Wexford (from , Yola: Weisforthe, Irish: Loch Garman) is the county town of County Wexford, Ireland.

It is near the south-eastern corner of the island of Ireland, close to Rosslare Europort. The town is linked to Dublin by the M11/N11 National Primary Route, and the national rail network. It has a population of 19,913 (20,072 with Environs) according to the 2011 census.[1]

History

the text in this section is copied from an article in Wikipedia

Wexford lies on the south side of Wexford Harbour, the estuary of the River Slaney. According to a local legend, the town got its Irish name, Loch Garman, from a young man named Garman Garbh who was drowned on the mudflats at the mouth of the River Slaney by flood waters released by an enchantress. The resulting loch or lough was thus named, Loch Garman. The town was founded by the Vikings in about 800 AD. They named it Veisafjǫrðr, inlet of the mud flats and the name has changed only slightly into its present form. For about three hundred years it was a Viking town, a city state, largely independent and owing only token dues to the Irish kings of Leinster.

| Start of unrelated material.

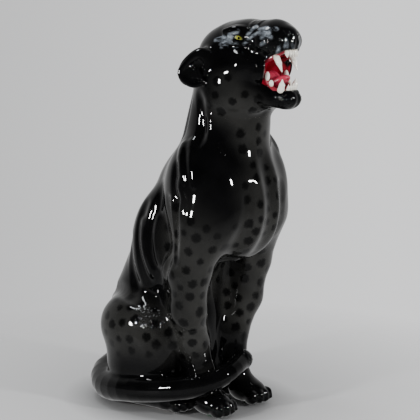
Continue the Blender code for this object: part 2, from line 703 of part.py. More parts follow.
def glass_profile():
    """The envelope: a round bulb of one wall thickness on an open neck."""
    wall = 0.8 * MM
    neck = 11.6 * MM
    centre = BULB_TOP_Z - BULB_RADIUS

    def side(radius, neck_radius):
        curve = []
        for index in range(7):
            angle = math.radians(90 - index * 20)
            curve.append((radius * math.cos(angle), centre + radius * math.sin(angle)))
        curve[0] = (0.0, centre + radius)
        curve += [(neck_radius + 1.2 * MM, 95 * MM), (neck_radius, 90 * MM), (neck_radius, 71 * MM)]
        return curve

    return side(BULB_RADIUS, neck) + side(BULB_RADIUS - wall, neck - wall)[::-1]


def grommet():
    x, z = CORD_HOLE
    flange, body, bore = 7.0 * MM, 4.3 * MM, 2.7 * MM
    profile = [(flange, 2.5 * MM), (flange, 0.3 * MM), (body, 0.3 * MM), (body, -9 * MM),
               (bore, -9 * MM), (bore, 2.5 * MM)]
    ring = turned("cord_grommet", profile, RUBBER, 16)
    ring.rotation_euler.x = math.radians(-90)
    ring.location = (x, GROMMET_SEAT_Y, z)


castings()
pipe_and_nuts()
holder_cap()
holder_body()
holder_shells()
key()
bulb()
grommet()
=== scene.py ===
"""Looks of the figural television lamp: the glazed big cat is sculpted again at full detail round
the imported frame, with airbrushed glaze, painted eyes, teeth and tongue, and the lampholder, bulb
and fittings inside are turned again with their threads, beads, knurls and slots.

The cat's masses are written in millimetres in the row frame: it faces -Y, and its left is +X.
"""
import math
import random

import bmesh
import bpy
import numpy as np
import openvdb
from mathutils import Matrix, Vector, kdtree


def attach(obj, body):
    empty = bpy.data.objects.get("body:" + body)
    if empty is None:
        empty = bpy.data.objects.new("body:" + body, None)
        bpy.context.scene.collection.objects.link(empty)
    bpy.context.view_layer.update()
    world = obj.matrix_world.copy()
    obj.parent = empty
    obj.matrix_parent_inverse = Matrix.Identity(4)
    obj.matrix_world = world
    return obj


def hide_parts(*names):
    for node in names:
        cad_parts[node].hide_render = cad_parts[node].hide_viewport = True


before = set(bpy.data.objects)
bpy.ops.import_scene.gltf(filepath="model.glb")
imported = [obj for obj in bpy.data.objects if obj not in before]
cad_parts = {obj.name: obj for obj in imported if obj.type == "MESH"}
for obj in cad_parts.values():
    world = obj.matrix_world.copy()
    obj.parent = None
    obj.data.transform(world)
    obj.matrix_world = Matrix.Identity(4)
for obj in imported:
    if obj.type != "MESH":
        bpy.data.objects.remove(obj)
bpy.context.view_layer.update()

MM = 0.001
SIDES = (-1, 1)

# Driving sizes shared with the CAD, in millimetres.
WALL = 5.5
NECK_SEAM_Z = 282.0
FOOT_Z = 1.8
FLOOR_BOTTOM_Z = 14.0
FLOOR_TOP_Z = 20.0
WINDOW_HALF = 27.0
WINDOW_Z = (52.0, 186.0)
WINDOW_CORNER = 20.0
WINDOW_FROM_Y = 34.0
RECESS_CENTRE_Y = 24.0
RECESS_RADII = (30.0, 36.0)
LAMP_Y = 24.0
PIPE_HOLE = 5.6
CORD_HOLE = (15.0, 8.5)
CORD_RADIUS, CORD_FROM_Y = 4.6, 40.0
GROMMET_RADIUS, GROMMET_SEAT_Y = 7.4, 66.0
KEY_Z = 56.0
SET_SCREW_Z = 31.5
TERMINAL_Z = 50.0
BULB_Z = 113.0

# Sampling steps of the sculpted surfaces, in millimetres.
BODY_STEP = 1.6
HEAD_STEP = 0.9
SMALL_STEP = 0.45
INSIDE_KEPT = 0.25

# The painted spots, in millimetres.
SPOT_GAP = 11.6
SPOT_RADII = (3.1, 4.8)


# ------------------------------------------------------------------------------ modelling in clay

def turn_matrix(angles):
    """The rotation by degrees about X, then Y, then Z."""
    radians = [math.radians(angle) for angle in angles]
    turn = Matrix.Rotation(radians[2], 3, "Z") @ Matrix.Rotation(radians[1], 3, "Y")
    return np.array(turn @ Matrix.Rotation(radians[0], 3, "X"), np.float32)


def blend(first, second, width):
    """The smooth minimum of two distances."""
    near = np.maximum(width - np.abs(first - second), 0) / width
    return np.minimum(first, second) - near * near * width * 0.25


def ellipsoid_distance(points, centre, radii, turn):
    local = (points - np.array(centre, np.float32)) @ turn
    radii = np.array(radii, np.float32)
    scaled = np.linalg.norm(local / radii, axis=1)
    slope = np.linalg.norm(local / radii**2, axis=1)
    return scaled * (scaled - 1) / np.maximum(slope, 1e-6)


def limb_distance(points, start, end, start_radius, end_radius):
    """The distance to a straight limb that tapers between two radii."""
    start = np.array(start, np.float32)
    along = np.array(end, np.float32) - start
    offset = points - start
    share = np.clip(offset @ along / float(along @ along), 0, 1)
    distance = np.linalg.norm(offset - share[:, None] * along, axis=1)
    return distance - (start_radius + (end_radius - start_radius) * share)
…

However, in May 1169 Wexford was besieged by Dermot MacMurrough, King of Leinster and his Norman ally, Robert Fitz-Stephen. The Norse inhabitants resisted fiercely, until the Bishop of Ferns persuaded them to accept a settlement with Dermot. Wexford was an Old English settlement in the Middle Ages. An old dialect of English, known as Yola, was spoken uniquely in Wexford up until the 19th century.

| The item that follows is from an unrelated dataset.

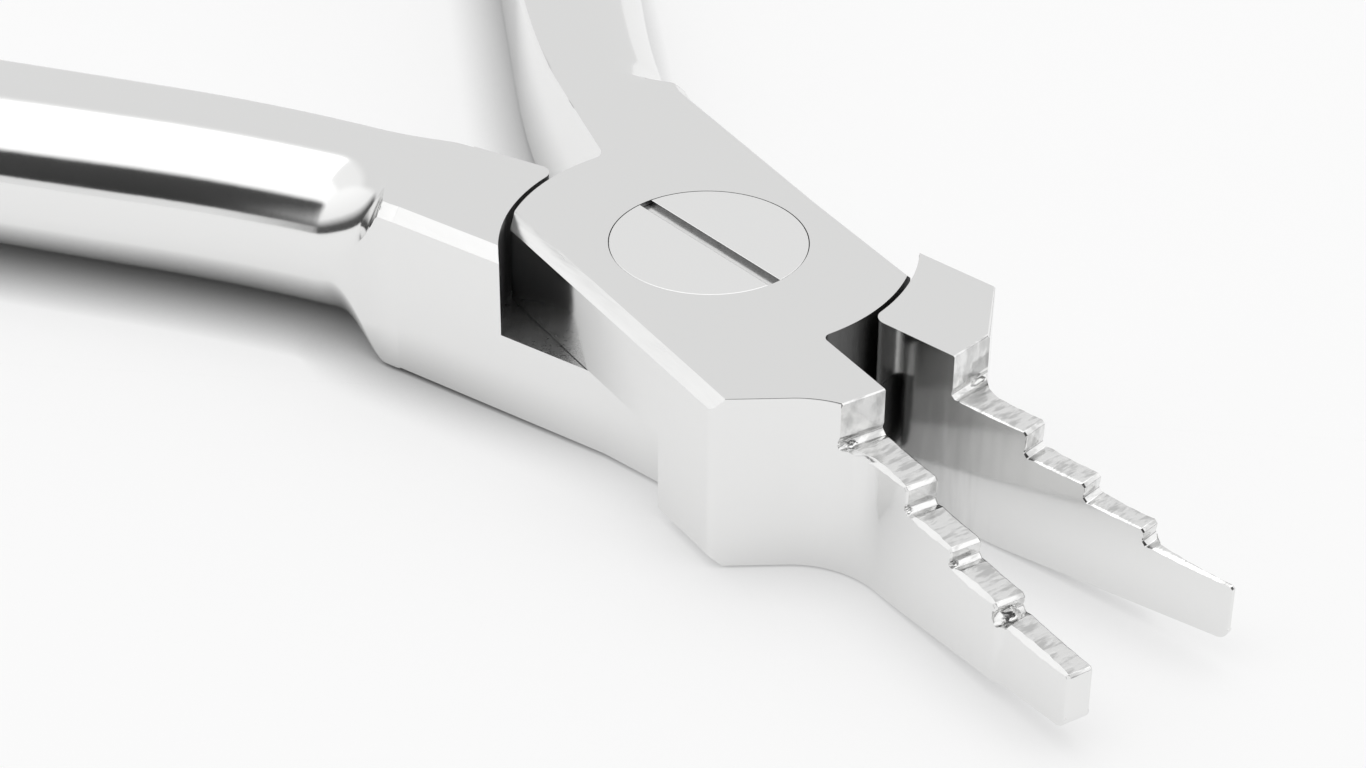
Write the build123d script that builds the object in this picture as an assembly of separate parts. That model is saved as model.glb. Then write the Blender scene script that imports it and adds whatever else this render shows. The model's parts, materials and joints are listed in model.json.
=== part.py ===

County Wexford produced strong support for Confederate Ireland during the 1640s. A fleet of Confederate privateers was based in Wexford town, consisting of sailors from Flanders and Spain as well as local men. Their vessels raided English Parliamentarian shipping, giving some of the proceeds to the Confederate government in Kilkenny. As a result, the town was sacked by the English Parliamentarians during the Cromwellian conquest of Ireland in 1649. Many of its inhabitants were killed and much of the town was burned.


County Wexford was the centre of the 1798 rebellion against British rule. Wexford town was held by the rebels throughout the fighting and was the scene of a notorious massacre of local loyalists by the United Irishmen, who executed them with pikes on Wexford bridge.


Redmond Square, near the railway station, commemorates the elder John Edward Redmond (1806-1865) who was Liberal MP for the city of Wexford. The inscription reads: "My heart is with the city of Wexford. Nothing can extinguish that love but the cold soil of the grave." His nephew William Archer Redmond (1825-1880) sat as an MP in Isaac Butt's Home Rule Party from 1872 until 1880. The younger John Redmond, son of William Archer Redmond was a devoted follower of Charles Stewart Parnell and leader of the Irish Parliamentary Party until his death in April 1918. He is interred in the Redmond family vault, St. John's Cemetery, Upper St. John's Street. Redmond Park was formally opened in 1931 as a memorial to Willie Redmond, younger brother of John Redmond. He was also an Irish Parliamentary Party MP and was killed in 1917 while serving with the 16th (Irish) Division on the Western Front during the Messines offensive, where he was buried. Willie Redmond had sat as a Parnellite MP for Wexford from 1883 until 1885.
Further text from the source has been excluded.